Gunshot Blue formed in 2014 by frontman Frans Borman and guitarist Pepi Dimevski, and released their debut EP “12 396km” in November 2014. Four years later, the band are excited to announce the release of their first full-length debut album “Until The Last Prayer” – due for release on the 31st of January 2019.
It is quite a stretch from the release of your last EP to this new album, why has it taken so long to record and release this new music?
“The album has been ready for a while. We decided to release it at the beginning of 2019, so that it could fall within the new year and it is in time to enter it for this year’s SAMAs. The real reason it took so long is not a reflection of our creativity, our productivity or ambition, it is just because it is difficult to align schedules, etc. Sometimes it is a good thing to allow things to marinade over time, because it could just get better, hopefully. It was just circumstances, that’s all.”
You guys have being playing live for so long and over the years you’ve honed a sound and have created an image of who Gunshot Blue is. How did you decide what your sound and image would be on this album?
“I’m not a business man or a strategist. I would like to say that there was a plan, but what you hear, is just how the music grew. Sometimes things grow in different directions but then it falls back into place. The EP is like the landscape of the North West or Limpopo, being a bit rough, the landscape is not that green, but the sunsets and sunrises are beautiful. I feel the full length album is a bit more dimensional, more polished, more mystical, more refined. There are so many factors that contribute. You get to know the guys you play with better. It’s the second time we’ve recorded with Tom Hughes, so also he knows us better. It’s also a question of trust, where you feel more comfortable and so can experiment more. If the EP was an Audi Q3, this one is an Audi Q5. The EP was the trailer, this is the movie.”
How do you translate the live act into a studio album?
“We’ve got the blues, the resonator set and the electric set which is a little more rock and roll and louder, so we are in a transitional phase where one or two of the songs on this album have more of an electric feel.

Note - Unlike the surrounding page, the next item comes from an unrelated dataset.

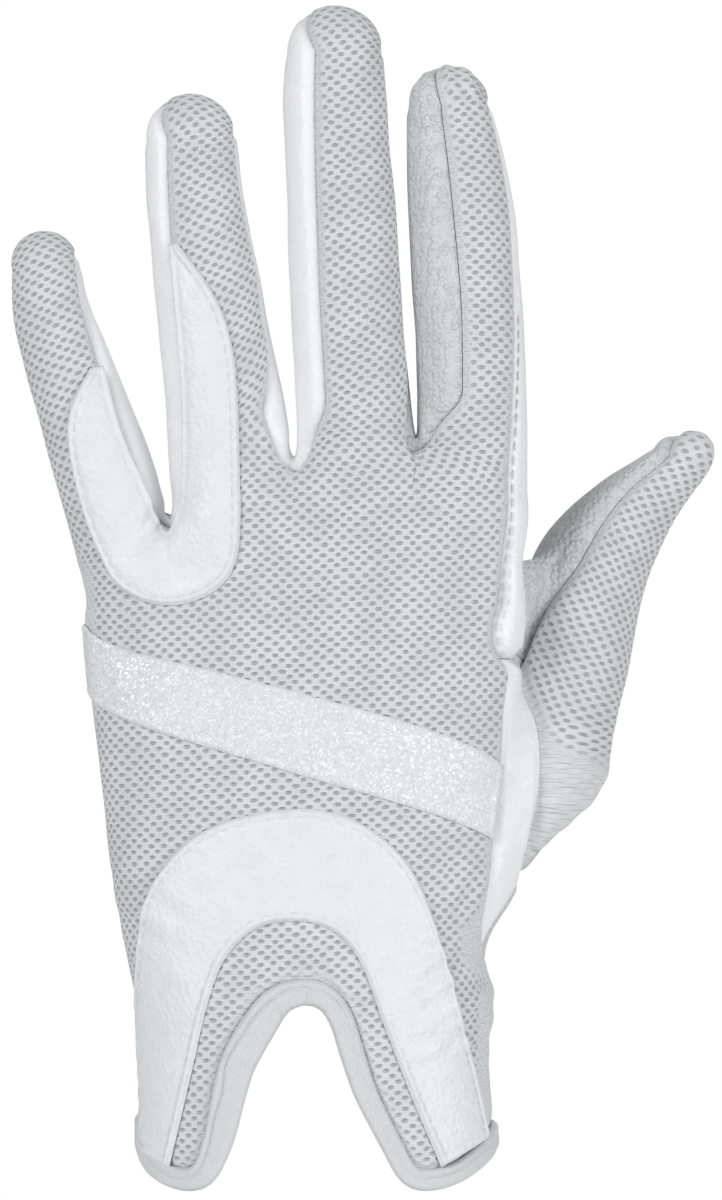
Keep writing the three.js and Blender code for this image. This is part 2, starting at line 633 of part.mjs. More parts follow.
const airMesh = { color: 0xd4d5d7, roughness: 0.85, metalness: 0 };
const leather = { color: 0xe9eaec, roughness: 0.55, metalness: 0 };
const glitter = { color: 0xdfe0e2, roughness: 0.4, metalness: 0.1 };
const tape = { color: 0xe2e3e5, roughness: 0.65, metalness: 0 };
const glove = new THREE.Group();

function addPiece(name, geometry, look) {
  const piece = new THREE.Mesh(geometry, new THREE.MeshStandardMaterial(look));
  piece.name = name;
  glove.add(piece);
}

// Back panel: the body's rows, then a strip up each finger from its part of the feet's line.
function combPanel({ rows, feet, columns, from, to, tipLine }) {
  let start = 0;
  const strips = fingers.map((limb, n) => {
    const foot = feet.slice(start, start + columns[n] + 1);
    start += columns[n];
    const strip = [foot, ...fingerRange.map((row) => fingerRow(n, row, from, to, columns[n]))];
    if (tipLine) strip[lastRow] = tipLine(n);
    return strip;
  });
  return weave(rows, ...strips);
}

const backRows = bodyPanelRows({ hem: backHem, feet: backFeet, low: littleSide, high: thumbSide,
  lowTurn: ulnarTurn, highTurns: thumbSideTurns, turnOf: bodyTurn, highShares: seamShares });
addPiece('back_panel', thicken(combPanel({ rows: backRows, feet: backFeet, columns: backColumns,
  from: 'backLow', to: 'backHigh' }), { wall: meshWall, gap: seamGap }), airMesh);

// Palm panel: its finger strips end on the same line over each tip as the back panel and the side walls.
function palmTipLine(n) {
  const part = (from, to, columns) => fingerRow(n, lastRow, from, to, columns);
  const high = part('palmHigh', 'backHigh', wallColumns);
  const top = part('backHigh', 'backLow', backColumns[n]);
  const low = n === 0 ? [] : part('backLow', 'palmLow', wallColumns);
  return [...high, ...top.slice(1), ...low.slice(1)].reverse();
}
const palmRows = bodyPanelRows({ hem: palmHem, feet: palmFeet, low: littleSide, high: palmSide,
  lowTurn: 360 + ulnarTurn, highTurns: palmSideTurns, turnOf: palmTurn, highShares: palmShares });
addPiece('palm_panel', thicken(combPanel({ rows: palmRows, feet: palmFeet, columns: palmColumns,
  from: 'palmLow', to: 'palmHigh', tipLine: palmTipLine }), { wall: leatherWall, gap: seamGap }), leather);

// Side walls of the fingers: down one finger, through the web and up the next.
const wallNames = ['fourchette_little_ring', 'fourchette_ring_middle', 'fourchette_middle_index'];
wallNames.forEach((name, n) => {
  const down = fingerRange.map((row) => fingerRow(n, row, 'backHigh', 'palmHigh', wallColumns)).reverse();
  const rise = fingerRange.map((row) => fingerRow(n + 1, row, 'backLow', 'palmLow', wallColumns));
  const web = [backWebs[n], crotches[n], palmWebs[n]];
  addPiece(name, thicken(weave([...down, web, ...rise]), { wall: leatherWall, gap: seamGap }), leather);
});

// Index strip: between the back panel and the palm panel, from the thumb's web to the index finger's tip.
const acrossRow = (a, b, columns) => Array.from({ length: columns + 1 }, (_, j) => {
  if (j === 0) return a;
  if (j === columns) return b;
  return settle(a.clone().lerp(b, j / columns));
});
const stripLow = thumbSide.slice(cuffRows + gussetRows);
const stripHigh = [thumbMouthBack[gussetRows - 1], thumbWeb, ...indexSide];
const stripRowsUp = fingerRange.map((row) => fingerRow(3, row, 'backHigh', 'palmHigh', wallColumns));
addPiece('index_strip', thicken(weave([...stripLow.map((p, n) => acrossRow(p, stripHigh[n], wallColumns)),
  ...stripRowsUp]), { wall: leatherWall, gap: seamGap }), leather);

// Thumb gusset: the wedge between the back panel and the thumb's mesh.
const gussetRowsUp = gussetSide.map((p, n) => acrossRow(thumbSide[cuffRows + n], p, wallColumns));
gussetRowsUp[gussetRows] = acrossRow(stripLow[0], stripHigh[0], wallColumns);
addPiece('thumb_gusset', thicken(weave(gussetRowsUp), { wall: leatherWall, gap: seamGap }), leather);

// Thumb panels: fans from the thumb's mouth in the glove's body up to its tip. The fan is even from thumbEven on.
const thumbEven = 0.48;
function thumbPanelRows(feet, unwind, turnBack) {
  const columns = feet.length - 1;
  const places = feet.map((p) => {
    const along = clamp(limbAlong(thumb, p), thumb.first, thumb.last);
    const away = p.clone().sub(limbCentre(thumb, along));
    const turn = unwind(Math.atan2(away.dot(thumb.side), -away.y / thumb.depth) / degrees);
    return { along, turn, reach: away.length() / limbRadius(thumb, along) };
  });
  const target = (along, j) => lerp(follow(thumbSeams, 'along', 'low', along),
    follow(thumbSeams, 'along', 'high', along) - turnBack, j / columns);
  const rows = [feet];
  for (let n = 1; n <= thumbRows; n += 1) {
    const share = (n / thumbRows) ** footCrowding;
    rows.push(places.map((place, j) => {
      const along = lerp(place.along, thumb.last, share);
      const turn = lerp(place.turn, target(along, j), smoothstep(share, 0, thumbEven));
      return settle(limbPoint(thumb, along, turn, lerp(place.reach, 1, smoothstep(share, 0, thumbEven))));
    }));
  }
  for (let n = 1; n <= tipRows; n += 1) {
    rows.push(places.map((place, j) => tipPoint(thumb, target(thumb.last, j),
      lerp(thumbTip.low, thumbTip.high, j / columns), n / tipRows)));
  }
  return rows;
}
const thumbBackFeet = [...thumbMouthBack].reverse();
const thumbPalmFeet = [thumbMouthBack[gussetRows - 1], thumbWeb, ...[...ballSide].reverse(), thumbMouthBack[0]];
const thumbBackRows = thumbPanelRows(thumbBackFeet, (turn) => turn, 0);
const thumbPalmRows = thumbPanelRows(thumbPalmFeet, (turn) => (turn > 0 ? turn - 360 : turn), 360);
thumbPalmRows[thumbRows + tipRows] = thumbBackRows[thumbRows + tipRows];
addPiece('thumb_back', thicken(weave(thumbBackRows), { wall: meshWall, gap: seamGap }), airMesh);
addPiece('thumb_palm', thicken(weave(thumbPalmRows), { wall: leatherWall, gap: seamGap }), leather);

// What lies on the mesh: its inner face stays trimGap clear of the back panel.
const trim = { wall: trimWall, level: trimGap + trimWall };

// Web patch: an arm down the little finger, a round drop under the web and an arm up the ring finger.
const littleArm = table(['along', 'turn'], [0.56, 28], [0.51, -8], [0.42, -24], [0.32, -34], [0.20, -40]);
const ringArm = table(['along', 'turn'],
  [0.06, 0], [0.18, 8], [0.33, 18], [0.46, 22], [0.56, 20], [0.62, 4], [0.655, -26]);
const armRows = 7;
const dropRows = 14;
const dropAngle = 78;
const dropStart = 0.36;
const patchInset = { atWeb: 30, atEnds: 9 };
function armRow(n, edge, rows, share) {
  const along = lerp(rows[0].along, rows[rows.length - 1].along, share);
  const limb = fingers[n];
  const seam = follow(seamTables[n], 'along', edge, along);
  const inner = seam - Math.sign(seam) * lerp(patchInset.atWeb, patchInset.atEnds, smoothstep(share, 0, 0.5));
  const outer = follow(rows, 'along', 'turn', along);
  return Array.from({ length: trimColumns + 1 }, (_, j) =>
    settle(limbPoint(limb, along, lerp(inner, outer, j / trimColumns))));
}
const patchRows = [];
const littleArmUp = [...littleArm].reverse();
for (let n = armRows; n >= 1; n -= 1) patchRows.push(armRow(0, 'backHigh', littleArmUp, n / armRows));
for (let n = 0; n <= dropRows; n += 1) {
  const angle = lerp(-dropAngle, dropAngle, n / dropRows) * degrees;
  patchRows.push(Array.from({ length: trimColumns + 1 }, (_, j) => {
    const reach = lerp(webPatchReach * dropStart, webPatchReach, j / trimColumns);
    return faceAt(backWebs[0].x + Math.sin(angle) * reach, backWebs[0].z - Math.cos(angle) * reach, -1);
  }));
}
for (let n = 1; n <= armRows; n += 1) patchRows.push(armRow(1, 'backLow', ringArm, n / armRows));
addPiece('web_patch', thicken(weave(patchRows), { wall: trimWall, level: patchGap + trimWall }), leather);

// Cuff arch: a horseshoe over the notch. Its edges are shares of its half width and its height.
const archEdges = table(['place', 'outerAcross', 'outerUp', 'innerAcross', 'innerUp'],
  [0.00, -0.99, 0.150, -0.80, 0.115], [0.12, -1.00, 0.360, -0.70, 0.310], [0.24, -0.995, 0.600, -0.59, 0.520],
  [0.32, -0.93, 0.790, -0.50, 0.620], [0.40, -0.64, 0.940, -0.33, 0.695], [0.50, -0.13, 1.000, -0.09, 0.712],
  [0.58, 0.24, 0.965, 0.10, 0.685], [0.66, 0.52, 0.850, 0.24, 0.610], [0.76, 0.70, 0.640, 0.38, 0.440],
  [0.88, 0.84, 0.390, 0.51, 0.280], [1.00, 0.94, 0.175, 0.67, 0.115]);
const archRows = 26;
const archReach = 0.985;
const archRowsUp = Array.from({ length: archRows + 1 }, (_, n) => {
  const read = (column) => follow(archEdges, 'place', column, n / archRows);
  return Array.from({ length: trimColumns + 1 }, (_, j) => {
    const x = lerp(read('outerAcross'), read('innerAcross'), j / trimColumns) * archHalfWidth;
    const z = lerp(read('outerUp'), read('innerUp'), j / trimColumns) * archHeight;
    const side = bodySection(new THREE.Vector3(x, 0, z));
    const reach = side.width * archReach;
    const edge = clamp(x, side.x - reach, side.x + reach);
    return faceAt(edge, z, -1);
  });
});
addPiece('cuff_arch', thicken(weave(archRowsUp), trim), leather);

// Glitter band: from the little finger's side, falling towards the thumb.
const bandLine = table(['share', 'fall', 'width'],
  [0.00, -0.02, 0.96], [0.20, 0.04, 1.00], [0.45, 0.30, 1.08], [0.70, 0.62, 1.12], [1.00, 1.00, 1.04]);
const bandColumns = 22;
const bandInset = 9;
const bandRowsUp = Array.from({ length: bandColumns + 1 }, (_, n) => {
  const share = n / bandColumns;
  const middleZ = bandHeight - bandFall * follow(bandLine, 'share', 'fall', share);
  const width = bandWidth * follow(bandLine, 'share', 'width', share);
  return Array.from({ length: trimColumns + 1 }, (_, j) => {
    const z = middleZ + width * (0.5 - j / trimColumns);
    const far = follow(thumbSideSeam, 'rise', 'turn', z / palmLength) - bandInset / 4;
    return settle(bodyPoint(lerp(ulnarTurn + bandInset, far, share), z));
  });
});
addPiece('glitter_band', thicken(weave(bandRowsUp), trim), glitter);

// Cuff binding: one closed loop along the mouth of both panels.
const hemLoop = [...backHem, ...[...palmHem].reverse().slice(1, -1)];
const bindingEdge = 0.6;
const bindingSection = [
  [seamGap / 2, bindingStand], [bindingWidth - bindingEdge, bindingStand], [bindingWidth, bindingStand - bindingEdge],
  [bindingWidth, bindingStand - bindingWall + bindingEdge], [bindingWidth - bindingEdge, bindingStand - bindingWall],
  [seamGap / 2, bindingStand - bindingWall]];
const bindingPoints = hemLoop.flatMap((p, n) => {
  const ahead = hemLoop[(n + 1) % hemLoop.length];
  const behind = hemLoop[(n + hemLoop.length - 1) % hemLoop.length];
  const normal = outwards(p);
  const down = ahead.clone().sub(behind).normalize().cross(normal).normalize();
  return bindingSection.map(([away, out]) => p.clone().addScaledVector(down, away).addScaledVector(normal, out));
});
const corners = bindingSection.length;
const bindingFaces = hemLoop.flatMap((_, n) => bindingSection.flatMap((__, i) => {
  const next = (n + 1) % hemLoop.length;
  const a = n * corners + i;
  const b = n * corners + (i + 1) % corners;
  const c = next * corners + i;
  const d = next * corners + (i + 1) % corners;
  return [[a, b, c], [b, d, c]];
}));
addPiece('cuff_binding', solidGeometry(bindingPoints, bindingFaces), tape);

export default glove;
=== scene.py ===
"""White left-hand riding glove: mesh back, synthetic leather palm, glitter band and notched cuff.

The worn glove's form is one distance field in mm. Each panel is a fine grid that is settled
on that form, creased, drawn in at its seams and given its wall. Objects are in metres.
"""
import logging
import math
from dataclasses import dataclass, field
from enum import Enum
from functools import partial
from typing import Callable, Iterable, Sequence

import bpy
import numpy as np
from bpy.types import Material, NodeSocket, NodeTree, Object
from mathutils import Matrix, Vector
from mathutils.kdtree import KDTree


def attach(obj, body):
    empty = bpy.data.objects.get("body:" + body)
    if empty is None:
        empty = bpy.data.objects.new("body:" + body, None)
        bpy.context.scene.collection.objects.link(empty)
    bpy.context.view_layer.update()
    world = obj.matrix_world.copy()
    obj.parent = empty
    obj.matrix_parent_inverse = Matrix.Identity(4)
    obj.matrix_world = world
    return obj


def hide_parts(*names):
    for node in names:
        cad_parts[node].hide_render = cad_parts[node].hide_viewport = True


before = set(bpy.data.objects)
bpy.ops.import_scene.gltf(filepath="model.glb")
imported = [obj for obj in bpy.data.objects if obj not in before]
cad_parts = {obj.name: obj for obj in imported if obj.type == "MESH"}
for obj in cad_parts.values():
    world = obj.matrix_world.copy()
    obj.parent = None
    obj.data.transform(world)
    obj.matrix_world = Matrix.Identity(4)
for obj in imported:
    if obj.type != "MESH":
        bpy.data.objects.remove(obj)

log = logging.getLogger("riding_glove")
Points = np.ndarray
Pair = tuple[float, float]
Triple = tuple[float, float, float]
MM = 0.001


class Slot(Enum):
    """The record's material slots."""

    AIR_MESH = "air_mesh"
    LEATHER = "synthetic_leather"
    GLITTER = "glitter_fabric"
    TAPE = "binding_tape"


class Face(Enum):
    """The face of the hand that a line is looked up on."""

    BACK = -1
    PALM = 1


class Table:
    """Rows of named columns, read along a smooth curve through them."""

    FINE = 600

    def __init__(self, names: str, *rows: Sequence[float]) -> None:
        """Keeps the rows and a fine reading of every column.

        Args:
            names: Names of the columns; the first is the key that the others are read by.
            rows: The values, in the order of the names, with the key rising.
        """
        self.keys, *columns = np.array(rows, float).T
        self.fine_keys = np.linspace(self.keys[0], self.keys[-1], self.FINE)
        self.fine = {name: self._curve(values) for name, values in zip(names.split()[1:], columns)}

    def _curve(self, values: Points) -> Points:
        """Reads one column at every fine key.

        Args:
            values: The column's values.

        Returns:
            The values of a Hermite curve through them.
        """
        keys, last = self.keys, len(self.keys) - 1
        before = np.maximum(np.arange(last + 1) - 1, 0)
        after = np.minimum(np.arange(last + 1) + 1, last)
        slope = (values[after] - values[before]) / (keys[after] - keys[before])
        n = np.clip(np.searchsorted(keys, self.fine_keys, side="right") - 1, 0, last - 1)
        span = keys[n + 1] - keys[n]
        s = (self.fine_keys - keys[n]) / span
        ease = s * s * (3 - 2 * s)
        leave = s * (1 - s) ** 2 * span * slope[n]
        arrive = s * s * (1 - s) * span * slope[n + 1]
        return values[n] + (values[n + 1] - values[n]) * ease + leave - arrive

    def read(self, name: str, at: Points | float) -> Points:
        """Reads a column at keys, held at its ends beyond them."""
        return np.interp(at, self.fine_keys, self.fine[name])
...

Like ‘Neon Love’ has more of a live electric sound now. We didn’t set out to capture the live sound when recording, we just want good quality. It must just fit. When I listen to an album it is more of an introspective thing, a reflective thing. An opportunity to get into the bands mind or heart, their inner world. Live is more about having fun, letting go, and is where you experience the energy and expression of the band. The essence or spirit of the song will be there but it’s not in your face. It’s like an audio polaroid of the band.”
Which is your favourite song?
“There are a couple. I would say my one favourite is ‘The Cave’. The way it was written was strange. I was inspired when still staying in Observatory, next to Yeoville. Things happen when you stay in a certain area. Some dark things happened to me during that time. One weekend I went to Swaziland and it was beautiful almost spiritual, the total opposite of living in Yeoville. The words came to me in Swaziland and then after that this weird dark period happened in Yeoville. It was like two worlds meeting.”
“I also like ‘Hit Me Up’, as it’s quite a mysterious, intriguing song. Then I like ‘She’ – I wanted to write a song for my sister. She was going through a challenging time and she has struggled with her health, so I wanted to write something to encourage her and send good vibes to her. Then the song went into a different direction; the second verse became about a guy working hard. Then the song became about a love story as the third verse is about a couple staying together despite everyone judging them. So it is strange how when you create something, you have your idea, and then it gets a life of its own. ‘She’ is also about how we hurt the world. There are so many meanings.”
If someone had to ask you to play one song of yours, to really understand who Gunshot Blue is, which song would it be and why?
“‘Woods’ it’s a slow paced song but its energy is intense and Woods has a great resonator; it is dark, ominous and voodoo like; it is still like a dance of darkness and light. That would make one curious to hear more.”
Is there a moment is your music career that has stood out for you?
“When we tour the Cape, we always try to drive there so that on the way we can play one or two shows in small towns, where we never get to go to. I have always loved the Karoo. So in the small towns, you play to stay, because there are so few people. One Sunday evening, there’s a guy who owns the bookshop in Richmond, and so we played in one of his rooms, in an old house, with candles and wooden floors, it felt like we were playing in a museum. We only played for about 4 people, but that for me felt like we were in church at someone’s house. It was so basic and raw, but that for me was so special, because we never get to play shows like that. There were four different people of different ages.”
“Another moment in Mozambique at FORR Fest, it was loose and raw and I started taking my clothes off and two women came and put money in my pants. It was fun and really rock and roll.”
“In Hermanus at the Gecko bar we had a bus of tourists about 60 or 70 years old arrive. We thought they’d be a tough crowd, but they got up and started dancing, which was so great. Be careful who you judge.”
Trapped on a desert island and you could only take one album with you, what would it be and why?
“I’m a big Van Morrison fan – The Best of Van Morrison Vol 2 would be it. Somehow I feel safe when I listen to it, I never get tired of it.”